Türkiye Bilişim Derneği (TBD) Genel Başkanı Rahmi Aktepe de Mavi Balina'nın telefona indirilen bir uygulama olmadığını, link aracılığıyla yönlendirilme sonucunda oynandığını belirtti.
Yönetici tarafından verilen görevlerin gece yarısından sonra gerçekleştirilmesi istendiğine dikkati çeken Aktepe, "İlk birkaç gün kişisel bilgilerin ve fotoğrafların paylaşılmasından oluşuyor ve bunlar yönetici tarafından toplanıyor. Yani çocukların özel bilgileri alınıyor. Oyunda çocukların beyni yıkanıyor, tehdit ediliyor. Oyun, zaman içerisinde bağımlılık yapıyor. Ayrıca bu oyunun reklam ve algıya dönük operasyonları sosyal medya üzerinde oldukça güçlü." dedi.

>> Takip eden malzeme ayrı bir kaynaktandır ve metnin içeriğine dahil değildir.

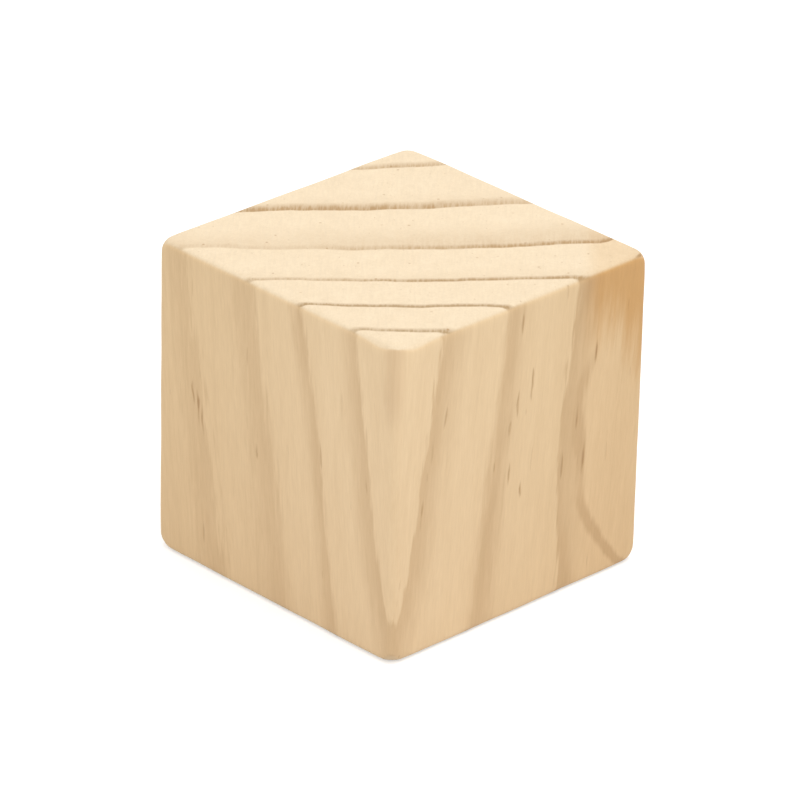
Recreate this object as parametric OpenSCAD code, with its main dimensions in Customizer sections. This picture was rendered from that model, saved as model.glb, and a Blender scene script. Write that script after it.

Bilgisayar ile internetin doğru ve denetimli kullanımının çocuğun sosyal, duygusal ve bilişsel gelişimi için yararlı olduğunun altını çizen Aktepe, son yıllarda "siber güvenilir kullanıcı" kavramının siber güvenlikten bile daha önemli hale geldiğini belirtti.
Aktepe, zincirin en önemli halkasının siber güvenilir kullanıcılar olduğu kaydederek, "Elektronik posta yoluyla bizlere gönderilen uygulamalarla bilgilerimiz toplanıyor. Bu bilgiler birleşerek büyük veriye dönüşüyor. Bu nedenle özellikle bu tür uygulamaları okumadan kabul etmemek gerekiyor." diye konuştu.